Quoted Text
many of the veterans died before they could see it and some were not very happy that Jean-Yves had their material for years without result ...
Besides this some were driven to a certain person (that J-Y. named) who maybe has good intensions but is a "special" character ....
best wishes
Steffen
..I've known the two authors for a number of years now ..so thats not quite the way I see it... yes, the research effort by Lorant was on-going for a very long time - in fact it never really stopped. Only a matter of weeks before everything went to the publisher in 2005 the authors finally hunted down the the family of a previously unknown veteran of II.(Sturm) /JG 300, Uffz. Heinz Aengenvoort ,who had served with 7./JG 300 since September 1944 and who had been shot down and killed on 9 April 1945 - the pictures from this family's album are one of the highlights of the book ....yes the authors could have published sooner perhaps but then the books would be missing large parts of the story - btw many veterans have copies of the very nice French edition which appeared two years ago..

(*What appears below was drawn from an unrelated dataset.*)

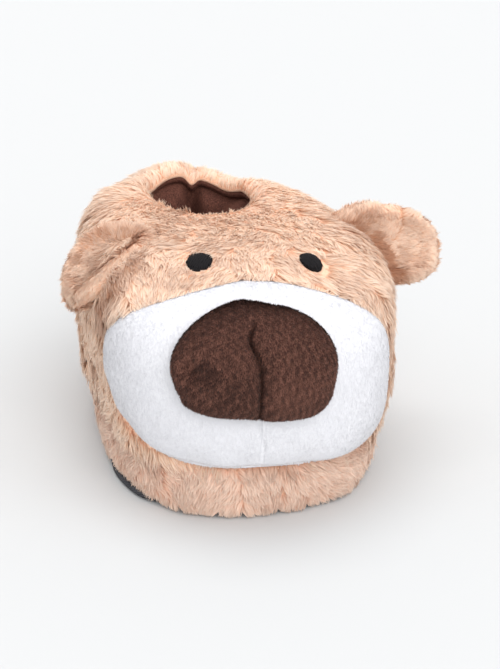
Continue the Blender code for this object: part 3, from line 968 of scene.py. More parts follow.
@dataclass
class Upper:
    """Padded fur shell with its collar roll, lining and four parts of long fur."""

    shoe: Shoe
    wall: float = 0.009
    cloth: float = 0.0060
    pile: float = 0.0022
    curtain: float = 0.082
    fold: float = 0.0030
    puff: float = 0.0050
    heel_puff: float = 0.0060
    flare: float = 0.004
    tuck: float = 0.0016
    lining_gap: float = 0.0003
    around: int = 240
    fibres: int = 124000
    style: FurStyle = FurStyle()
    # Spots of painted shadow under the lying ear, along its lower edge.
    ear_shadows: tuple[PaintedShadeSpot, ...] = (PaintedShadeSpot((-0.050, -0.058, 0.1215), 0.0065, 0.40),
                                     PaintedShadeSpot((-0.058, -0.067, 0.1170), 0.0075, 0.60),
                                     PaintedShadeSpot((-0.067, -0.071, 0.1085), 0.0090, 0.75),
                                     PaintedShadeSpot((-0.072, -0.069, 0.0980), 0.0100, 0.55))

    def build(self) -> None:
        """Build cloth, lining and fur."""
        self._cloth()
        self._lining()
        self._fur()

    def _cloth(self) -> None:
        """Closed shell of cloth: outside, rolled rim, inside 6 mm further in."""
        last = self.shoe.last
        phi = round_angles(self.around)
        start = last.level_at(self.shoe.band_top + self.shoe.gap)
        outer = np.concatenate([np.linspace(start, 1.0, 12)[:-1], np.linspace(1.0, 2.0, 46)[:-1],
                                np.linspace(2.0, 2.25, 6)])
        inner = np.concatenate([np.linspace(1.99, 1.0, 24), np.linspace(1.0, start, 8)[1:]])
        rings = [last.place(phi, level, self._ground(phi, level)) for level in outer]
        rings += [last.place(phi, level, -self.cloth) for level in inner]
        piece = face_out(hoop(rings).make("upper_cloth", self.shoe.finishes.fur_ground.make()))
        dress(piece, "upper", "upper")

    def _ground(self, phi: Array, level: Array) -> Array:
        """Lift of the pile's dense foot over the skin: nothing at the band, under muzzle and eyes."""
        last, shoe = self.shoe.last, self.shoe
        here = smooth_step(level, 0.55, 0.75) * smooth_step(shoe.muzzle.gauge(phi, level), 0.965, 1.045)
        for eye in EYES:
            here = here * (0.55 + 0.45 * smooth_step(eye.gauge(last, phi, level), 0.9, 1.8))
        here = here * (1.0 - 0.7 * smooth_step(level, 1.95, 2.15))
        return self.pile * here + last.slump(last.skin(phi, level))

    def _lining(self) -> None:
        """Closed lining: a gathered curtain hangs from the rim, then flares to the wall."""
        last = self.shoe.last
        phi = round_angles(self.around)
        start = last.level_at(self.shoe.band_top + self.shoe.gap)
        inner = np.concatenate([np.linspace(1.20, 1.0, 8), np.linspace(1.0, start, 8)[1:]])
        outer = np.concatenate([np.linspace(1.985, 1.0, 36), np.linspace(1.0, start, 8)[1:]])
        folds = 0.5 + 0.5 * np.sin(7.0 * phi + 1.8 * np.sin(2.0 * phi) + 0.6)
        puff = self.puff + self.heel_puff * smooth_step(np.sin(phi), -0.2, 0.5) - self.fold * folds
        puff = puff * (1.0 - 1.3 * bell(np.degrees(phi), 80.0, 9.0))
        rings = []
        for level in np.linspace(2.20, 2.5, 8):
            rings.append(last.place(phi, level, -self.tuck * (1.0 - smooth_step(level, 2.20, 2.30))))
        rim = rings[-1]
        for share in np.linspace(0.0, 1.0, 18)[1:]:
            ring = rim.copy()
            belly = math.sin(math.pi * min(share * 1.15, 1.0)) ** 0.8
            ring[:, :2] += self._inward(ring) * (puff * belly - self.flare * share ** 2)[:, None]
            ring[:, 2] += (self.curtain - rim[:, 2]) * share
            rings.append(ring)
        rings += [last.place(phi, level, -self.wall) for level in inner]
        rings += [last.place(phi, level, -self.cloth - self.lining_gap) for level in outer[::-1]]
        piece = face_out(hoop(rings).make("lining", self.shoe.finishes.lining.make()))
        dress(piece, "insole", "upper")

    def _inward(self, ring: Array) -> Array:
        """Level ways from a ring towards the middle of the collar."""
        return -unit_rows(ring[:, :2] - np.array([0.0, self.shoe.last.collar.centre]))

    def _fur(self) -> None:
        """Long fur that falls away from the collar, kept off muzzle and eyes."""
        last, shoe = self.shoe.last, self.shoe
        start = last.level_at(shoe.band_top)

        def keep(phi: Array, level: Array) -> Array:
            """Nothing under the muzzle or an eye."""
            k = shoe.muzzle.gauge(phi, level)
            here = np.where(k < np.where(level < shoe.muzzle.level, 0.945, 0.975), 0.0, 1.0)
            here = here * np.where(level > 2.24 - 0.025 * smooth_step(np.sin(phi), -0.3, 0.2), 0.0, 1.0)
            for eye in EYES:
                here = np.where(eye.gauge(last, phi, level) < 0.55, 0.0, here)
            return here
        phi, level = SkinSampler(last, 21).pick(self.fibres, start, 2.24, keep)
        out, down = last.ways(phi, level)
        points = last.skin(phi, level) + out * self._ground(phi, level)[:, None]
        rng = np.random.default_rng(5)
        rim = smooth_step(level, 2.11, 2.20) * (1.0 - smooth_step(np.sin(phi), -0.3, 0.2))
        flow = turned(down, out, rng.normal(0.0, 0.5, len(phi)) * rim)
        flow = unit_rows(flow * (1.0 - 1.7 * rim)[:, None] + rng.normal(0.0, 0.15, flow.shape) * rim[:, None])
        edge = smooth_step(shoe.muzzle.gauge(phi, level), 0.98, 1.08)
        crown = smooth_step(level, 1.85, 2.0)
        length = self.style.length * (0.88 + 0.12 * edge) * (1.0 - 0.42 * crown - 0.25 * rim)
        for eye in EYES:
            least = np.where(level < eye.level + 0.02, 0.80, 0.35)
            length = length * (least + (1.0 - least) * smooth_step(eye.gauge(last, phi, level), 0.95, 1.7))
        tone = self.shade(points)
        # Painted shade in the fur round each eye.
        for eye in EYES:
            tone = tone - 0.30 * (1.0 - smooth_step(eye.gauge(last, phi, level), 0.9, 1.35))
        over = (1.0 - edge) * smooth_step(level, 1.1, 1.4)
        lift = self.style.lift * (1.0 - 0.55 * smooth_step(out[:, 2], 0.55, 0.92) + 0.9 * rim + 1.2 * over)
        roots = Roots(points, out, flow, length, tone, lift)
        finish = self.shoe.finishes.fur.make()
        coat = FurCoat(self.style, 31).grow(roots)
        for flank in Flank:
            part = self._part(coat, flank.holds(phi))
            dress(part.make(f"fur_{flank.name.lower()}", finish), "upper")

    def shade(self, points: Array) -> Array:
        """Tone of the pile: cloudy, paler behind and on the right as painted light, darker under the lying
        ear as painted shadow.
        """
        # Painted light: paler behind and on the right flank; the spots below are painted shadow under the
        # ear.
        behind = smooth_step(points[:, 1], -0.01, 0.04)
        right = smooth_step(-points[:, 0], 0.050, 0.066)
        tone = 0.83 + 0.07 * waves(points, 0.03, 8) + 0.15 * np.maximum(behind, right)
        for spot in self.ear_shadows:
            tone = tone - spot.over(points)
        return tone

    @staticmethod
    def _part(coat: Sheet, which: Array) -> Sheet:
        """The fibres of a mask, out of a whole coat."""
        n = len(which)
        per = len(coat.points) // n
        points = coat.points.reshape(n, per, 3)[which].reshape(-1, 3)
        normals = coat.normals.reshape(n, per, 3)[which].reshape(-1, 3)
        shift = ((np.arange(n) - np.cumsum(which) + 1) * per)[which]
        quads = coat.quads[which] - shift[:, None]
        tris = coat.tris[which] - shift[:, None]
        return Sheet(points, quads, tris, coat.quad_uv[which], coat.tri_uv[which], normals)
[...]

As you know the two books published a few years ago by Henning and Bethke are worthless. The problem with Burkhard Otto (JG300.de) is not quite as it seems ..when Lorant searched out the veterans and finally located them he would borrow their albums, make copies, return the albums and then as a thank you to them he would make them copies of the other veterans pictures for them and was thus able to put former comrades back in touch with each other, as he explains in the interview (link above). He also explains how difficult of course it was to find individual pilots to tell the story ..BO would then come along, months, years later - not obviously with every veteran as there are many he has yet to discover - and take these pictures that had been located & copied by Lorant and given back to the veterans as a thank you. These pictures would then appear on BO's web site JG300.de - with a copyright mark on them. Nothing wrong with that perhaps - unless you happen to have done all the detective work yourself. So you can see why, when Lorant realised what was going on, he stopped circulating material and kept all his contacts and pictures back for his own work, apart from those that have appeared elsewhere, eg Prien, Barbas etc - this is why BO has no material on his site on the late war Gruppen, III./JG 300 or IV./JG 300, and why he is unable to correctly identify many pictures & personalities on his site - he didn't discover those pictures or meet the veterans or the families who they belonged too in many cases - did you see the picture of 'Red 5' (taken in March 1945) with the personal emblem 'Timoschenko' under the cockpit that appeared on a recent JG300.de update - fantastic, rare photo from JG300's time on the Eastern Front in 1945, yet BO couldn't identify the pilot, didn't know anything about the picture! ...in fact we think it is quite amusing that there is a JG 300 pilot flying sorties in 1945 who lives only 500 metres from BO's front door in Berlin who he still doesn't know..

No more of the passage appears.